**What this task involves**
Retype, exactly as written, every line from the one containing "BACK_DROP, False, collection)" down to the one containing "obj.parent = empty", including both, and nothing else.

**Collected material**
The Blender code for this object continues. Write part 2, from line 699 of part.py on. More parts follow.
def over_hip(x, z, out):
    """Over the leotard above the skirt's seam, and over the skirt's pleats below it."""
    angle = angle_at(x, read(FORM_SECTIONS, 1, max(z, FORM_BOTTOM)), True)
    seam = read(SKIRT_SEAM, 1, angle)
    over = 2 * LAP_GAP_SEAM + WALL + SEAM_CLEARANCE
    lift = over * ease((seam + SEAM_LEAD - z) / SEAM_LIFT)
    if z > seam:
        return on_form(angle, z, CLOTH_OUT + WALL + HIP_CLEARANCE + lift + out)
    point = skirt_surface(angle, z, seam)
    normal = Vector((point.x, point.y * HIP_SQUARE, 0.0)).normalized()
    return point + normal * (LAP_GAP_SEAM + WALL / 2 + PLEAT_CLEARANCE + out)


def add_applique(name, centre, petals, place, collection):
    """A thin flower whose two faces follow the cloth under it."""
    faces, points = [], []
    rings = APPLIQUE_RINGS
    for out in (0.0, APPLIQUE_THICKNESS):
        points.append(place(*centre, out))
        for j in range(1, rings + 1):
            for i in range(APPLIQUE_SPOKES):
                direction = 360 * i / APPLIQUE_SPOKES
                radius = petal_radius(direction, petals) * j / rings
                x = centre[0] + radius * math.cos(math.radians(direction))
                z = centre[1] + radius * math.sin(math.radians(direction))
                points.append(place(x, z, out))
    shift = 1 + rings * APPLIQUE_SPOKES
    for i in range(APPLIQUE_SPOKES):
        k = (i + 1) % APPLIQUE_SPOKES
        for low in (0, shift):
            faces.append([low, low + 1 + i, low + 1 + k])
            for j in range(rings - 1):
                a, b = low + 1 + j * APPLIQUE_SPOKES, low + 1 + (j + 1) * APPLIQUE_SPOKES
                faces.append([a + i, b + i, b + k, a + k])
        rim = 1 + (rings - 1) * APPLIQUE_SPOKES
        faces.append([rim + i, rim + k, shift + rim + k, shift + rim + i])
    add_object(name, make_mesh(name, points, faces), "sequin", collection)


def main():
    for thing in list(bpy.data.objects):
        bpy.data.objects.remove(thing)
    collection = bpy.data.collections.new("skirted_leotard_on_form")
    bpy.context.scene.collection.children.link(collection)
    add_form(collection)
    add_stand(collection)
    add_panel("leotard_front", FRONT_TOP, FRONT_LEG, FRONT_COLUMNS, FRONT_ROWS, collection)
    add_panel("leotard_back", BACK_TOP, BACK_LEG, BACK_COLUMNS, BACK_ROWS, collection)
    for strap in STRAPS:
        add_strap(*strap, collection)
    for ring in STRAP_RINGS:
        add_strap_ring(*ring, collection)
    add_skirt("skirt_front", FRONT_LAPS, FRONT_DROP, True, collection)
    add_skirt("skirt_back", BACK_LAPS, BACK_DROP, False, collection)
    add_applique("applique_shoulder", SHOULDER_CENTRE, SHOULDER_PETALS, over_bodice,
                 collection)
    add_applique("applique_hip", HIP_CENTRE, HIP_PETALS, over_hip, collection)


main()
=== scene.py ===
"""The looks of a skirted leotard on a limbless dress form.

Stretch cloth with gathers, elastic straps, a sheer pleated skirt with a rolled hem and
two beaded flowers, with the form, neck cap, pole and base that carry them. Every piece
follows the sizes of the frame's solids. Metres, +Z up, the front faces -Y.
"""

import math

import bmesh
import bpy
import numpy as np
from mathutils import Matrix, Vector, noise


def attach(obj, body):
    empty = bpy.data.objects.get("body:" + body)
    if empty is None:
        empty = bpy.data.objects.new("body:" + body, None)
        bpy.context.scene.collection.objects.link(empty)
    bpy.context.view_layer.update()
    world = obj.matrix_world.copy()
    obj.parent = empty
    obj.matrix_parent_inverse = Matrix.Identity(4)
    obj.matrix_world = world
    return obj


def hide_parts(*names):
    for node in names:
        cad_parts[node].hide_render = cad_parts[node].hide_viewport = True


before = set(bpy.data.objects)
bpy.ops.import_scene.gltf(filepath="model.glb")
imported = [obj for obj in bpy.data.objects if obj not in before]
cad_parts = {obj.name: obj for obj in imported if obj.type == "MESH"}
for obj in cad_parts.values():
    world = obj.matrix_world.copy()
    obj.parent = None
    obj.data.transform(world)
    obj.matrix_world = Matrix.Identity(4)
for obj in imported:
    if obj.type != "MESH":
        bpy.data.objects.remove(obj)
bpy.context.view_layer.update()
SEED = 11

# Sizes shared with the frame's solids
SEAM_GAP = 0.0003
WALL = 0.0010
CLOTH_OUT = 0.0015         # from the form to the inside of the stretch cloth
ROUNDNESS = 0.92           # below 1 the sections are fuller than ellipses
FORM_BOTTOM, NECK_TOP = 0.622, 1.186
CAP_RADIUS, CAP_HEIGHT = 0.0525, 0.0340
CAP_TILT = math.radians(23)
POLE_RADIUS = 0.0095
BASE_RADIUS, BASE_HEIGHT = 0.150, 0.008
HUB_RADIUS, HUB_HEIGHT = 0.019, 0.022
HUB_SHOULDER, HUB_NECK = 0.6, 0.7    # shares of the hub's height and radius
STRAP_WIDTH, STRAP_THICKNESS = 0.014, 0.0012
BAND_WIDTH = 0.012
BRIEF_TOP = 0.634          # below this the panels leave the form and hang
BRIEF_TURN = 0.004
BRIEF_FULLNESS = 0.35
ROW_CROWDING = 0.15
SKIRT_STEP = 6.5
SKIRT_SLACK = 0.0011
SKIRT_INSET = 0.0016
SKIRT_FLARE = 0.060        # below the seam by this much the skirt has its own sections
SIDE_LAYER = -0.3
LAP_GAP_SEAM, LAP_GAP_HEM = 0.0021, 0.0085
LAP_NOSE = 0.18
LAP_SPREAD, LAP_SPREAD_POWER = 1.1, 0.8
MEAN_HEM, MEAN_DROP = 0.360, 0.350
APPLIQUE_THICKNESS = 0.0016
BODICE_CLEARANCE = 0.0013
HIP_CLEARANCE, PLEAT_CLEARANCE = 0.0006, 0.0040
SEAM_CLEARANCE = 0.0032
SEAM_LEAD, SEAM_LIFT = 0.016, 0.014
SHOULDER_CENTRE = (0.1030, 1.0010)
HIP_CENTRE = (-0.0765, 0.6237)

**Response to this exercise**
    add_skirt("skirt_back", BACK_LAPS, BACK_DROP, False, collection)
    add_applique("applique_shoulder", SHOULDER_CENTRE, SHOULDER_PETALS, over_bodice,
                 collection)
    add_applique("applique_hip", HIP_CENTRE, HIP_PETALS, over_hip, collection)


main()
=== scene.py ===
"""The looks of a skirted leotard on a limbless dress form.

Stretch cloth with gathers, elastic straps, a sheer pleated skirt with a rolled hem and
two beaded flowers, with the form, neck cap, pole and base that carry them. Every piece
follows the sizes of the frame's solids. Metres, +Z up, the front faces -Y.
"""

import math

import bmesh
import bpy
import numpy as np
from mathutils import Matrix, Vector, noise


def attach(obj, body):
    empty = bpy.data.objects.get("body:" + body)
    if empty is None:
        empty = bpy.data.objects.new("body:" + body, None)
        bpy.context.scene.collection.objects.link(empty)
    bpy.context.view_layer.update()
    world = obj.matrix_world.copy()
    obj.parent = empty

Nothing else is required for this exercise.